(The Center Square) — Congressional members from Maryland, Virginia and Pennsylvania have introduced legislation in the House to build on existing Chesapeake Bay conservation efforts for the next 10 years with more than $825 million of federal funding.
The Chesapeake Bay Conservation Acceleration Act of 2023 seeks to improve water, soil and air quality of the bay and its watershed by reducing pollution from the more than 83,000 farms in portions of Delaware, Maryland, New York, Pennsylvania, Virginia, Washington, D.C. and West Virginia — states that either border the bay or contain rivers and creeks that eventually flow into the bay.
Bay conservation work dates back to at least 1966, when the Chesapeake Bay Foundation, a nonprofit dedicated to the bay’s health, was founded. It wasn’t until 1983, however, that Congress first passed interstate legislation connecting the U.S. Environmental Protection Agency with Maryland, Pennsylvania, Virginia and Washington, D.C., in an attempt to address nutrient pollution from farms – like increased levels of nitrogen and phosphorus and decreased levels of oxygen – in the bay.
Since then, the bay has been the subject of several pieces of federal legislation, according to the CBF, mainly to create concrete standards and limits for bay pollution and restoration, efforts to reinforce and uphold those standards and lawsuits by the American Farm Bureau Federation opposing them.

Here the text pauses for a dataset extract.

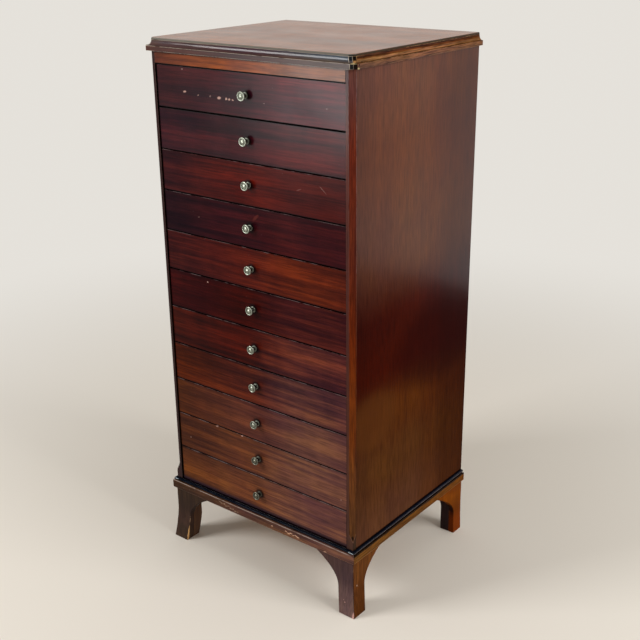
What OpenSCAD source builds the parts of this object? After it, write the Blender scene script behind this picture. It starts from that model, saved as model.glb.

So far, conservation ventures have fallen short of established goals. The second Chesapeake Bay Agreement required a “40 percent reduction in nutrient pollution to the bay by 2000,” according to the CBF. That goal was not met in 2000 nor by 2007, when the EPA and others announced that a more realistic deadline would be 2010, at the earliest, and possibly 2020 or later.
If this latest bill is passed, its funding will assist farmers, both technically and financially, who are investing in approved conservation methods, like conservation tillage, cover crops, prescribed grazing, riparian buffers or other edge-of-field practices and waste storage facilities.
Just last year, the U.S. Department of Agriculture announced the formation of the Chesapeake Bay States’ Partnership Initiative, a coalition that will provide “a new and innovative framework to leverage USDA conservation financial and technical assistance, locally-led conservation, and coordination with state partners,” according to a release. It also announced the creation of a joint task force between itself and the EPA to focus on refining the process of crediting farmers who invest in conservation techniques. The CBCA Act of 2023 allocates $75 million annually to this organization for fiscal years 2024-2027.
Notably, it also apportions $60 million per year for fiscal years 2024-2033 to develop a “more robust agriculture workforce” for the watershed that can assist in implementing conservation techniques in farming.
A similar bill has been introduced in the Senate.